I do sort of take exception to the pains Johnson and a few other writers go to to make Mary look like some sophisticated, independent, rebellious young woman. It's not that it's they are wrong on any of it, but that they are trying to make it sound like Mary was some sort of smart, young Bolshevik (ok, well, rebellious I don't agree with. It's stretching it... usually the rebelliousness is suggested by contrasting her actions with those expected by a purported patriarchal hierarchy which likely didn't exist in the large, wealthier jewish communities and certainly never existed in Nazareth). It's likely that she and Joseph both were rather sophisticated. They lived in a town, not a village and one nearby a cultural and financial center. Joseph's job brought in a lot of different sorts of people and it took him to a lot of different places. Women of Mary's age and of her socioeconomic background were expected to do a lot of things on their own. She would have probably already been haggling at the market, going to the market herself, tending to animals herself, caring for younger children. The point here is that there is nothing too shocking about Mary's decision insofar as social and economic considerations go. At 14 or so she would have already been expected to take on a lot of responsibility without making recourse to some man's decision making power. Mary was a tough cookie. Necessarily so. 
7 years 10 months ago
Thanks for this post.  Merry Christmas, Fr. Martin  :)
Joseph Farrell
7 years 10 months ago
Beautiful piece, Father. Thanks very much, and Merry Christmas!
7 years 10 months ago
Thank you Father Martin, for your reflections on Mary.  Blessed Mother, Theotokos, tough Jewish girl, full of courage, accepting of God's will, oh so many ways to think about her.  My own mother who lost her mother at a young age had herself adopted by Mary and for all of her 92 years she derived strength from that relationship.  You wrote of Mary's  question:  "How can this be?'  I have asked that question many times after the births and in raising my mentally disabled children.  I had never thought of it as "holy confusion" and I rather like that idea!  

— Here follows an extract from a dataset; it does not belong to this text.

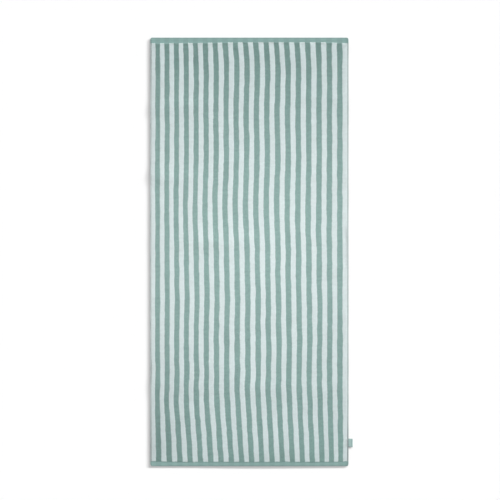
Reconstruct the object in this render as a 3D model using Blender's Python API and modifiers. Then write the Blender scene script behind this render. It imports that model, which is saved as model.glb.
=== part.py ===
"""A beach towel laid out flat, with a folded tab sewn into its right side seam.

The cloth is one solid. It is thick where it has loops, thinner in the plain hem at each
end and along the narrow seam of each long side, and it stands a little off the surface
in a few low ripples. +Y runs along the towel, +X across it and +Z up. The origin is the
middle of the surface under the whole object.
"""
from collections import namedtuple
from math import cos, hypot, pi, radians, sin

import bmesh
import bpy
import numpy as np

# Driving dimensions, in metres
LENGTH = 1.800  # from hem to hem
WIDTH = 0.832  # between the long sides
LOOP_THICKNESS = 0.0045  # the cloth where it has loops on both faces
CORNER_RADIUS = 0.008
ROW_STEP = 0.016  # mesh rows along the towel, close enough for the ripples
COLUMN_STEP = 0.042  # mesh columns across it

TAB_REACH = 0.018  # how far the tab stands out of the side
TAB_WIDTH = 0.0345  # along the side
TAB_Y = -0.8017  # its middle
TAB_RIBBON = 0.0005  # thickness of the ribbon that it is folded from
TAB_LAYER_STEP = 0.0009  # between the middles of its two layers
TAB_ROOT_Z = 0.0020  # height of its middle where it leaves the seam
TAB_TIP_Z = 0.0014  # height of its middle at the fold
TAB_SIDE_LEAN = 0.0010  # how far its tip is pulled towards -Y
SEAM_GAP = 0.0003  # between the tab's cut ends and the seam
TAB_RUNS = 4  # mesh steps along each layer
TAB_FOLD_STEPS = 6  # and round the fold

# The tab stands out on one side only, so the cloth lies off the middle by half of it.
TOWEL_X = -TAB_REACH / 2

# Linear colours: the mean of the pale and the green stripes, and the ribbon
TERRY_COLOUR = (0.45, 0.58, 0.56)
TERRY_ROUGHNESS = 0.95
RIBBON_COLOUR = (0.36, 0.50, 0.48)
RIBBON_ROUGHNESS = 0.55

# The section through an edge, from the rim inwards: how far in a mesh line runs, how
# high the underside is there and how thick the cloth is.
EdgeLine = namedtuple("EdgeLine", "inset under thick")
SIDE_SEAM = (
    EdgeLine(inset=0.0000, under=0.0014, thick=0.0012),
    EdgeLine(inset=0.0008, under=0.0004, thick=0.0031),
    EdgeLine(inset=0.0026, under=0.0000, thick=0.0039),
    EdgeLine(inset=0.0052, under=0.0000, thick=0.0033),
    EdgeLine(inset=0.0090, under=0.0000, thick=LOOP_THICKNESS),
)
END_HEM = (
    EdgeLine(inset=0.0000, under=0.0012, thick=0.0010),
    EdgeLine(inset=0.0008, under=0.0003, thick=0.0026),
    EdgeLine(inset=0.0026, under=0.0000, thick=0.0032),
    EdgeLine(inset=0.0146, under=0.0000, thick=0.0029),
    EdgeLine(inset=0.0168, under=0.0000, thick=0.0024),
    EdgeLine(inset=0.0225, under=0.0000, thick=LOOP_THICKNESS),
)

# The low ripples: the middle of each crest, half of its length and of its width, how far
# it is turned from straight across, and its height. Places are from the cloth's middle.
Ripple = namedtuple("Ripple", "x y half_length half_width turn_deg rise")
RIPPLES = (
    Ripple(x=-0.23, y=0.828, half_length=0.23, half_width=0.045, turn_deg=0, rise=0.0011),
    Ripple(x=0.20, y=0.815, half_length=0.21, half_width=0.050, turn_deg=-2, rise=0.0013),
    Ripple(x=-0.29, y=0.612, half_length=0.25, half_width=0.045, turn_deg=6, rise=0.0026),
    Ripple(x=0.31, y=0.640, half_length=0.17, half_width=0.050, turn_deg=-4, rise=0.0014),
    Ripple(x=-0.08, y=0.385, half_length=0.13, half_width=0.045, turn_deg=8, rise=0.0016),
    Ripple(x=-0.34, y=0.314, half_length=0.21, half_width=0.045, turn_deg=-5, rise=0.0024),
    Ripple(x=0.37, y=0.318, half_length=0.17, half_width=0.045, turn_deg=3, rise=0.0018),
    Ripple(x=-0.12, y=0.044, half_length=0.38, half_width=0.055, turn_deg=1, rise=0.0024),
    Ripple(x=0.38, y=-0.078, half_length=0.15, half_width=0.050, turn_deg=-6, rise=0.0018),
    Ripple(x=-0.10, y=-0.500, half_length=0.27, half_width=0.090, turn_deg=2, rise=0.0016),
    Ripple(x=0.00, y=-0.570, half_length=0.80, half_width=0.055, turn_deg=-1, rise=0.0018),
    Ripple(x=0.11, y=-0.820, half_length=0.42, half_width=0.120, turn_deg=3, rise=0.0032),
)


def clear_scene():
    for thing in list(bpy.data.objects):
        bpy.data.objects.remove(thing)


def plain_material(name, colour, roughness):
    """A cloth finish of one colour."""
    material = bpy.data.materials.new(name)
    material.use_nodes = True
    shader = material.node_tree.nodes["Principled BSDF"]
    shader.inputs["Base Color"].default_value = (*colour, 1.0)
    shader.inputs["Roughness"].default_value = roughness
    shader.inputs["Metallic"].default_value = 0.0
    return material


def hump(distance):
    """1 at the middle, falling softly to 0 at distance 1, and flat beyond."""
    return 0.5 + 0.5 * cos(pi * distance) if distance < 1 else 0.0


def ripple_height(x, y):
    """How far the cloth stands off the surface. Most of it doesn't."""
    height = 0.0
    for ripple in RIPPLES:
        turn = radians(ripple.turn_deg)
        dx = x - ripple.x
        dy = y - ripple.y
        along = abs(dx * cos(turn) + dy * sin(turn)) / ripple.half_length
        across = abs(dy * cos(turn) - dx * sin(turn)) / ripple.half_width
        height += ripple.rise * hump(along) * hump(across)
    return height


def section_at(edge, inset):
    """The underside's height and the thickness, at this distance in from an edge."""
    insets = [line.inset for line in edge]
    under = np.interp(inset, insets, [line.under for line in edge])
    thick = np.interp(inset, insets, [line.thick for line in edge])
    return float(under), float(thick)


def cloth_section(x, y):
    """The heights of the cloth's underside and of its top at a point."""
    side_under, side_thick = section_at(SIDE_SEAM, WIDTH / 2 - abs(x))
    end_under, end_thick = section_at(END_HEM, LENGTH / 2 - abs(y))
    under = max(side_under, end_under) + ripple_height(x, y)
    return under, under + min(side_thick, end_thick)


def rounded_corner(x, y):
    """Draws a point in a square corner in, so that the corner is round."""
    out_x = abs(x) - (WIDTH / 2 - CORNER_RADIUS)
    out_y = abs(y) - (LENGTH / 2 - CORNER_RADIUS)
    if out_x <= 0 or out_y <= 0:
        return x, y
    pull = 1 - max(out_x, out_y) / hypot(out_x, out_y)
    return x - pull * out_x * (1 if x > 0 else -1), y - pull * out_y * (1 if y > 0 else -1)


def cut_line(bm, along_y, place):
    """Adds a mesh line right across the sheet, at x = place or y = place."""
    point = (0, place, 0) if along_y else (place, 0, 0)
    normal = (0, 1, 0) if along_y else (1, 0, 0)
    geometry = bm.verts[:] + bm.edges[:] + bm.faces[:]
    bmesh.ops.bisect_plane(bm, geom=geometry, dist=1e-6, plane_co=point, plane_no=normal)


def make_towel(collection):
    """The cloth: a flat grid with close lines at its edges, extruded and then shaped."""
    bpy.ops.mesh.primitive_grid_add(
        x_subdivisions=round(WIDTH / COLUMN_STEP),
        y_subdivisions=round(LENGTH / ROW_STEP),
        size=1,
    )
    towel = bpy.context.object
    towel.name = "towel"
    towel.data.name = "towel"
    bm = bmesh.new()
    bm.from_mesh(towel.data)
    bmesh.ops.scale(bm, vec=(WIDTH, LENGTH, 1), verts=bm.verts)
    for end in (-1, 1):
        for line in SIDE_SEAM[1:]:
            cut_line(bm, False, end * (WIDTH / 2 - line.inset))
        for line in END_HEM[1:]:
            cut_line(bm, True, end * (LENGTH / 2 - line.inset))

    extruded = bmesh.ops.extrude_face_region(bm, geom=bm.faces[:], use_keep_orig=True)
    top = {item for item in extruded["geom"] if isinstance(item, bmesh.types.BMVert)}
    for vertex in bm.verts:
        x, y = vertex.co.x, vertex.co.y
        under, upper = cloth_section(x, y)
        x, y = rounded_corner(x, y)
        vertex.co = (x + TOWEL_X, y, upper if vertex in top else under)
    bmesh.ops.recalc_face_normals(bm, faces=bm.faces[:])
    bm.to_mesh(towel.data)
    bm.free()
    towel.data.shade_smooth()
    towel.data.materials.append(plain_material("striped_terry", TERRY_COLOUR, TERRY_ROUGHNESS))
    move_to(collection, towel)


def tab_path():
    """The ribbon's middle line in X and Z: out along the floor side, round and back."""
    root_x = TOWEL_X + WIDTH / 2 + SEAM_GAP
    fold_radius = TAB_LAYER_STEP / 2
    fold_x = TOWEL_X + WIDTH / 2 + TAB_REACH - fold_radius - TAB_RIBBON / 2
    middle = [
        (root_x + (fold_x - root_x) * share, TAB_ROOT_Z + (TAB_TIP_Z - TAB_ROOT_Z) * share)
        for share in np.linspace(0, 1, TAB_RUNS + 1)
    ]
    lower = [(x, z - fold_radius) for x, z in middle]
    upper = [(x, z + fold_radius) for x, z in reversed(middle)]
    fold = [
        (fold_x + fold_radius * cos(turn), TAB_TIP_Z + fold_radius * sin(turn))
        for turn in np.linspace(-pi / 2, pi / 2, TAB_FOLD_STEPS + 1)[1:-1]
    ]
    return lower + fold + upper


def make_side_tab(collection):
    """The tab: one length of ribbon folded in two, its cut ends at the side seam."""
    path = tab_path()
    root_x = path[0][0]
    bm = bmesh.new()
    line = [bm.verts.new((x, TAB_Y - TAB_WIDTH / 2, z)) for x, z in path]
    edges = [bm.edges.new(pair) for pair in zip(line, line[1:])]
    swept = bmesh.ops.extrude_edge_only(bm, edges=edges)
    far = [item for item in swept["geom"] if isinstance(item, bmesh.types.BMVert)]
    bmesh.ops.translate(bm, verts=far, vec=(0, TAB_WIDTH, 0))
    for vertex in bm.verts:
        vertex.co.y -= TAB_SIDE_LEAN * (vertex.co.x - root_x) / TAB_REACH
    bmesh.ops.recalc_face_normals(bm, faces=bm.faces[:])
    mesh = bpy.data.meshes.new("side_tab")
    bm.to_mesh(mesh)
    bm.free()
    tab = bpy.data.objects.new("side_tab", mesh)
    mesh.materials.append(plain_material("woven_ribbon", RIBBON_COLOUR, RIBBON_ROUGHNESS))
    bpy.context.scene.collection.objects.link(tab)
    thicken = tab.modifiers.new("ribbon", "SOLIDIFY")
    thicken.thickness = TAB_RIBBON
    thicken.offset = 0.0
    move_to(collection, tab)


def move_to(collection, thing):
    for old in list(thing.users_collection):
        old.objects.unlink(thing)
    collection.objects.link(thing)


def main():
    clear_scene()
    collection = bpy.data.collections.new("beach_towel")
    bpy.context.scene.collection.children.link(collection)
    make_towel(collection)
    make_side_tab(collection)


main()
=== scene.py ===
# %% [markdown]
# # A striped beach towel, laid out flat
#
# The real towel is one length of terry cloth. Its loops are dyed in two colours before the
# weaving, so the stripes run the whole length. Each end is woven flat in the green alone and
# turned into a hem, each long side is turned into a narrow seam, and a short folded ribbon
# is caught in the right seam near the bottom end.
#
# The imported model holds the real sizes: one solid for the cloth and one for the ribbon tab.
# Everything below is placed from their two boxes.

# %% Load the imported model
from collections import namedtuple
from math import cos, pi, radians, sin

import bpy
import numpy as np
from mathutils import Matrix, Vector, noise


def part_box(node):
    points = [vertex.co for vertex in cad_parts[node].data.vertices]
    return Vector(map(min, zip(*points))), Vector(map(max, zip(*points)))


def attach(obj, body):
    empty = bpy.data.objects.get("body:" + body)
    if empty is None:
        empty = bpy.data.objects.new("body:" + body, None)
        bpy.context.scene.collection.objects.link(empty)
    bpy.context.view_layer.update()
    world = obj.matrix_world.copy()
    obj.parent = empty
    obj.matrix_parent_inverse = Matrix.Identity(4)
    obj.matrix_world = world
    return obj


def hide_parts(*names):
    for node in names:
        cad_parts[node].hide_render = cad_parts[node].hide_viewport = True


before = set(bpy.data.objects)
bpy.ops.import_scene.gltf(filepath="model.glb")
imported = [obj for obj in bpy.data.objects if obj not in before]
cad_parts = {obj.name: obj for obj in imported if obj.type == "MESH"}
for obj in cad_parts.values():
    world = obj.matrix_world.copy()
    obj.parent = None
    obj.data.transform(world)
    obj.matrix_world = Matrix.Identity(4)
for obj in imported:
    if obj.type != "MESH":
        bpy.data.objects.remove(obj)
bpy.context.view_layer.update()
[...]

Perhaps there are as many ideas of Mary as there are people who relate to her.  Each of us with our unique needs and our individual paths to Christ.
The Church of the Annunciation in Nazareth, lately in the news, has a beautiful collection of paintings of Mary and Jesus, each one a gift from a different country and each reflecting that country's people and culture.  There are brown madonnas and Christ childs from Mexico and the Philipines,  My favorite is the painting from Japan. a classic Japanese Mother and Child.     Mary is, after all, the mother of all peoples.
As a tie-in with your article, I'd like to recommend an essay by Kathryn Jean Lopez, editor of National Review Online titled:  "Making Room on Campus".  and dated, 12-23-09.  A young woman, Lacy Dodd had an unexpected pregnancy while a senior at Notre Dame.  She named her daughter, Mary, and tells how Our Blessed Mother inspired her in becoming a mother herself.  Her story gives a positive picture of the university named for Our Lady as being supportive to her in her pregnancy.  She would like to see ND be in the forefront in this cause.
Merry Christmas, Father Martin!  Peace , Joy and Courage.  You are a blessing to us all.
Bill Bordas
7 years 9 months ago
Thank you, Father Martin, for this beautiful and inspiring piece! I hope you had a wonderful Christmas and will have a grand new year!
Michael Widner
7 years 9 months ago
Can anyone tell me the title and or artist of this painting in the blog piece?